══ DATA LINES
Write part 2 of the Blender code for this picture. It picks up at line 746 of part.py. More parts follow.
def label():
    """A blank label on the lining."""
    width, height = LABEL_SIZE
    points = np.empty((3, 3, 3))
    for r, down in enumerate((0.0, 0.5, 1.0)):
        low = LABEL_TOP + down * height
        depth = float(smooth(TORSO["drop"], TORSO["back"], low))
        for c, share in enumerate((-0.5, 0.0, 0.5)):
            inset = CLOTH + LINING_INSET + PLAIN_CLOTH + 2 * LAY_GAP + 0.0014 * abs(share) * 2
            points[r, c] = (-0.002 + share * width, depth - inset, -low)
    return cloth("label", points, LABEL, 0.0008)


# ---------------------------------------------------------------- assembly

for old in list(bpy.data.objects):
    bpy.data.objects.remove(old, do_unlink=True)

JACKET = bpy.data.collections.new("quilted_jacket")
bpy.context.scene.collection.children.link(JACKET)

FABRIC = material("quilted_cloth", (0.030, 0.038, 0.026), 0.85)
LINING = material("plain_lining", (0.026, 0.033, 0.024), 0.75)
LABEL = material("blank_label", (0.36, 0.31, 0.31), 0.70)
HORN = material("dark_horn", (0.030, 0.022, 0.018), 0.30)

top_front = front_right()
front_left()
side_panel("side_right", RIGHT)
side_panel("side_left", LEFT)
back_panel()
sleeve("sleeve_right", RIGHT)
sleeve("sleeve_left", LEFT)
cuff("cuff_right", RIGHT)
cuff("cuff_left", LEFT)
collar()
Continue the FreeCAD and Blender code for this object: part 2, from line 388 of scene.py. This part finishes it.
════
WRITTEN EXERCISE ▸
Extract the lines above, from the first one through the one containing "bpy.context.scene.collection.children.link(JACKET)", and return only those, unchanged.

OUTPUT ▸
Write part 2 of the Blender code for this picture. It picks up at line 746 of part.py. More parts follow.
def label():
    """A blank label on the lining."""
    width, height = LABEL_SIZE
    points = np.empty((3, 3, 3))
    for r, down in enumerate((0.0, 0.5, 1.0)):
        low = LABEL_TOP + down * height
        depth = float(smooth(TORSO["drop"], TORSO["back"], low))
        for c, share in enumerate((-0.5, 0.0, 0.5)):
            inset = CLOTH + LINING_INSET + PLAIN_CLOTH + 2 * LAY_GAP + 0.0014 * abs(share) * 2
            points[r, c] = (-0.002 + share * width, depth - inset, -low)
    return cloth("label", points, LABEL, 0.0008)


# ---------------------------------------------------------------- assembly

for old in list(bpy.data.objects):
    bpy.data.objects.remove(old, do_unlink=True)

JACKET = bpy.data.collections.new("quilted_jacket")
bpy.context.scene.collection.children.link(JACKET)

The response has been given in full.